The notion of a multipolar world has been met with all five stages of grief. The spectrum of responses is understandable; change, after all, is unnerving. And true multipolarity promises change of seismic proportions.

Arguably, no single nation is a better embodiment of the advent of multipolarity than Saudi Arabia. Lately, the Kingdom has led the charge in reconfiguring longstanding relations in the Middle East – from the Abraham Accords to the recent détente with Iran; it has challenged the limits of old alliances, notably with the United States, while progressively diversifying its associations; and it is courting investors at hitherto unseen levels.

Western countries appear to cluster around the denial and anger stages of the grief continuum – reluctant to see the potential value of a multipolar planet with numerous power centers. However, for countries in the so-called Global South, trajectories such as that of Saudi Arabia should be viewed as an opportunity. Specifically, the public and private sectors in emerging markets across Africa and beyond should take advantage of the precedents being set by geopolitical wildcards that are challenging the status quo, by pushing the frontiers of existing paradigms in order to help shape the new political economy.

Greater geopolitical maneuverability

In a unipolar or bipolar setting, situations tend to default into zero-sum games. But a world where over 40 African delegations visited sanction-riddled Russia, where German insurers decided to renew coverage for the damaged Nord Stream gas pipeline, where China helped broker peace in the Middle East – without immediately setting off a flurry of diplomatic panic in the US, is a world with options.

Now is the time for nations and institutions that have maintained positions of power to move beyond top-down or carrot-and-stick measures, which are likely to become less effective as countries enjoy greater maneuverability. The World Bank and the IMF, for instance, have historically predicated their financial support for poorer countries on economic and political conditions that don’t necessarily benefit the recipients. Their modus operandi is not known to be consultative. Unfortunately, developing nations have had few alternatives. This may change if the BRICS New Development Bankrealizes its full potential as a multilateral bank that faithfully reflects a multipolar world, one based on mutuality underpinned by shared strategic interests. 
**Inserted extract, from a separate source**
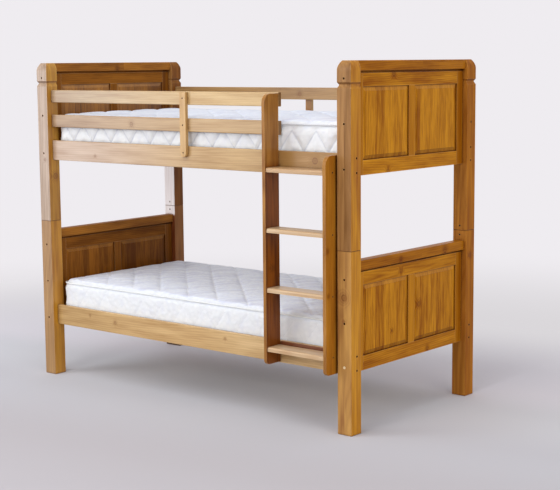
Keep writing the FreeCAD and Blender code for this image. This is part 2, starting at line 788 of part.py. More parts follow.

By the same token, countries that possess comparatively limited influence need to re-evaluate competitive versus collaborative relationships to bolster their bargaining power in multilateral contexts. This is easier said than done, especially as rising minilateralism will likely make it more difficult to maintain principled or ideological positions. The Ukraine war is one example of this, while Palestine’s cause in the broader Arab region is another. Yet, the point stands: countries will need to reconsider zero-sum lenses and approaches.

Intra-GCC competition between the UAE and Saudi Arabia exemplifies how competition and cooperation are not mutually exclusive, binary states. Even as economic rivalry between both countries intensifies, there will also be a corresponding increase in opportunities for partnership, given the generally pro-private sector and pro-foreign investment climate that characterizes the GCC region.
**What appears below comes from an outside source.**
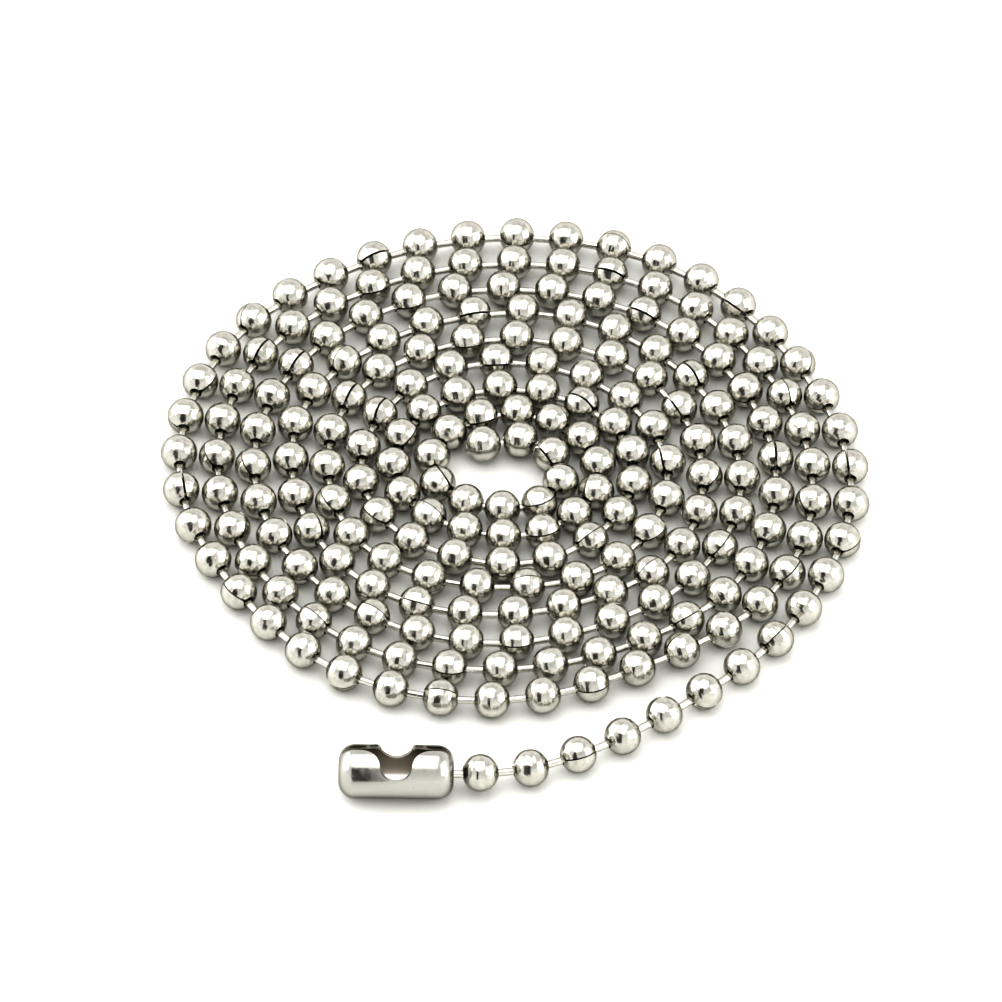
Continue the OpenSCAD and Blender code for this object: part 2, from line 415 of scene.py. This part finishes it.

Pushing socio-cultural and economic boundaries

While reshaping models of cooperation requires a leap of imagination, it is merely a precursor to a much larger ambition: the chance to reconceptualize the socio-cultural and economic contours that define the international order.  
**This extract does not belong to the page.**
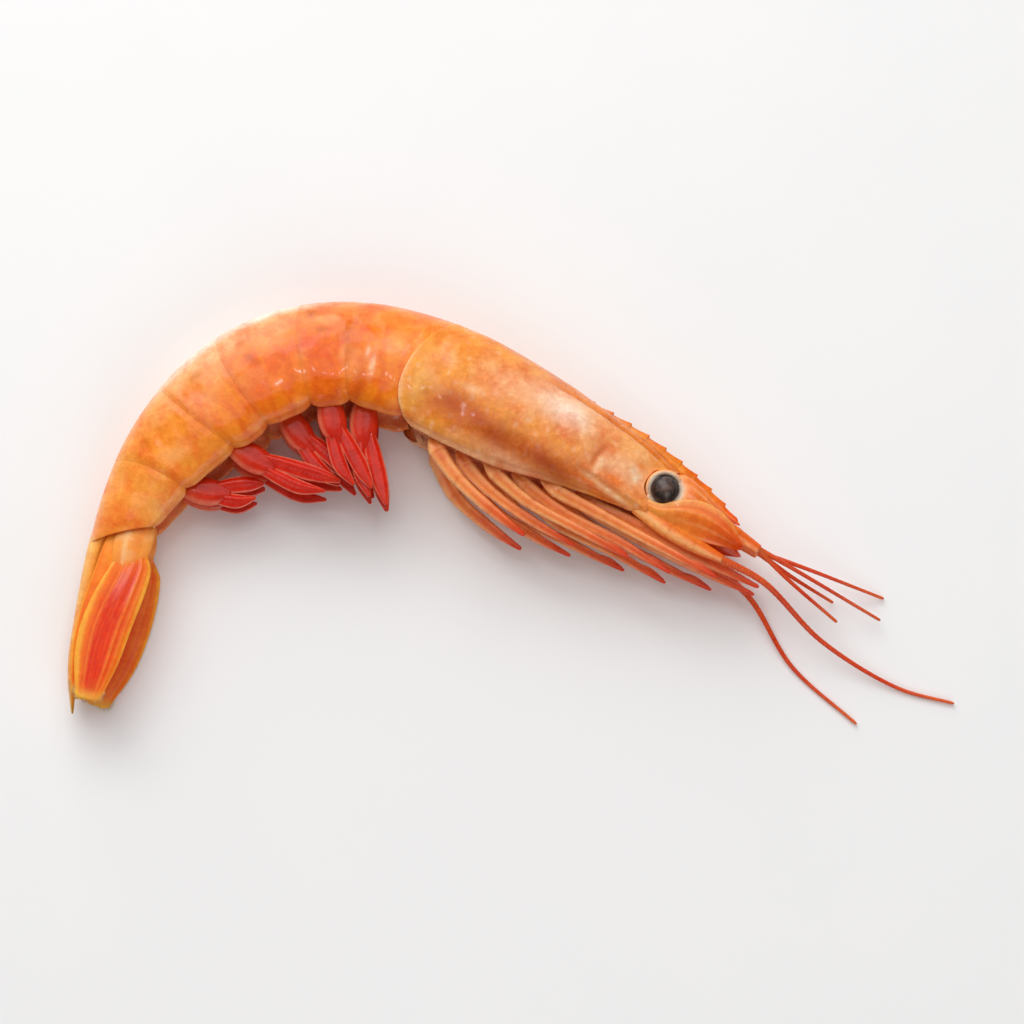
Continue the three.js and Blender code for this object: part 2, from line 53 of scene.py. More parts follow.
# Sections: place along the middle line, top, bottom, half width, height as it lies, all in mm.
TRUNK = np.array([
    [-47, 7.4, -4.4, 4.8, 8.6], [-40, 8.3, -6.1, 6.7, 8.9], [-30, 9.1, -8.5, 8.7, 9.3],
    [-15, 10.2, -11.3, 10.1, 9.75], [-5, 11, -11.5, 10.1, 9.75], [6, 11.6, -10.5, 9.8, 9.45]])
TAIL = np.array([
    [-2, 11.4, -10.2, 9.5, 9.5], [8, 11.7, -9.6, 9.5, 9.2], [18, 11.8, -9.2, 9.3, 8.95],
    [30, 11.3, -10, 9, 8.65], [45, 10.4, -10.2, 8.3, 7.95], [58, 9.6, -6.6, 6.9, 7],
    [76, 8, -2.8, 4.9, 6], [106, 8, -2.8, 4.9, 5.2]])
SHELL_SHARE = 0.8  # of the way round; the rest is the open underside
# Joints behind the shield and the rings: bulge, its level, reach above and below it.
JOINTS = ((5.3, -3.9, 14.9, 8), (3.3, 0, 11.6, 14), (1.5, 0, 11.6, 12), (1.6, -1, 12, 11),
          (0.8, 0, 10.5, 11), (-1, 2, 8, 9))
LAST_JOINT, LAST_SLANT = 70.9, 0.5
EYE = (-46.7, 2.5, 4.4)  # its middle along, across and up, which sets the body's place


def along(table, column, s):
    """Value of a column of the table at s: a cubic through the rows whose slopes join smoothly."""
    x, y = np.asarray(table, float)[:, 0], np.asarray(table, float)[:, column]
    slope = np.empty_like(y)
    slope[1:-1] = (y[2:] - y[:-2]) / (x[2:] - x[:-2])
    slope[0], slope[-1] = (y[1] - y[0]) / (x[1] - x[0]), (y[-1] - y[-2]) / (x[-1] - x[-2])
    s = np.clip(s, x[0], x[-1])
    i = np.clip(np.searchsorted(x, s, side="right") - 1, 0, len(x) - 2)
    step = x[i + 1] - x[i]
    t = (s - x[i]) / step
    ends = y[i] * (1 + 2 * t) * (1 - t) ** 2 + y[i + 1] * (3 - 2 * t) * t ** 2
    return ends + step * t * (1 - t) * (slope[i] * (1 - t) - slope[i + 1] * t)


def middle_line(s):
    """x, y and slope of the middle line at s: arcs of even bend end to end, then a straight run."""
    x, y, slope = np.zeros_like(s), np.zeros_like(s), np.full_like(s, SLOPE)
    for way, arcs in ((1, RING_ARCS), (-1, SHIELD_ARCS)):
        left = np.clip(way * s, 0, None)
        for length, bend in arcs:
            run = np.minimum(left, length)
            turned = slope - way * bend / length * run
            x = x + (np.sin(turned) - np.sin(slope)) * length / bend
            y = y + (np.cos(turned) - np.cos(slope)) * length / bend
            slope, left = turned, left - run
        x = x - way * left * np.cos(slope)
        y = y + way * left * np.sin(slope)
    return x, y, slope


def bell(x, at, wide, power=2):
    """1 at a place, falling off to both sides as a bell curve; a higher power flattens its top."""
    return np.exp(-((x - at) / wide) ** power)


def ease(low, high, x):
    """0 below low, 1 above high, and an even S curve between them."""
    t = np.clip((x - low) / (high - low), 0, 1)
    return t * t * (3 - 2 * t)


def place(s, n, side, shift=(0, 0, 0)):
    """Metres from body coordinates: n across the middle line towards the back, side straight up
    from the lying height, eased to zero where the floor presses the shell flat."""
    s, n, side = np.broadcast_arrays(*(np.asarray(v, float) for v in (s, n, side)))
    x, y, slope = middle_line(s)
    z = along(TRUNK, 4, s) + (along(TAIL, 4, s) - along(TRUNK, 4, s)) * ease(-5, 5, s) + side
    z = (z + np.sqrt(z ** 2 + 0.1)) / 2
    return (np.stack([x + n * np.sin(slope), y + n * np.cos(slope), z], -1) + shift) * MM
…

On the socio-cultural front, for example, countries could challenge existing notions of identity by identifying cultural and historical commonalities to yield tangible economic outcomes and amplify soft power. One conduit for this would be disrupting traditional tourism patterns. Turkey, for instance, is advocating for a multi-destination tourism corridor connecting Organization of Islamic Cooperation (OIC) countries with Islamic-themed tourism destinations in Africa. Similarly, at the intersection of religion, history, culture, and economics, Morocco has harnessed the shared Sufi heritage in Senegal and Mali to promote religious tourism in Fes, in addition to establishing pilgrimage routes connecting Fes to various places in the Maghreb and West Africa.

Meanwhile, amid concerns of de-globalization, the private sectors of emerging markets can take the lead in viewing the interconnectedness of the world with fresh eyes. Oxford Analytica’s 2023 political risk survey shows that global corporations are increasingly impacted by geopolitical events. Companies are worried that Western countries are “willing to treat China as a systemic competitor,” a worldview that makes Western companies themselves especially vulnerable. This adds further impetus for businesses in emerging markets to avoid the pitfalls of seeing the globe in such black-and-white terms. To do so, investment decisions shouldn’t be divorced from geopolitical considerations or merely occur in reaction to them. Rather, businesses that are in or looking to enter emerging economies should integrate geopolitical analyses into the core of their decision-making processes and prepare to operate in multipolar contexts.

You may say I’m a dreamer

Change is unnerving, but it represents the potential for something better. Ultimately, if multipolarity, with all its nuance and dynamism, becomes an entrenched reality, then the world will belong to those who can recognize the possibilities that exist beyond our immediate circumstances. That takes imagination.

Aparupa Chakravarti is the Director of Botho Emerging Markets Group.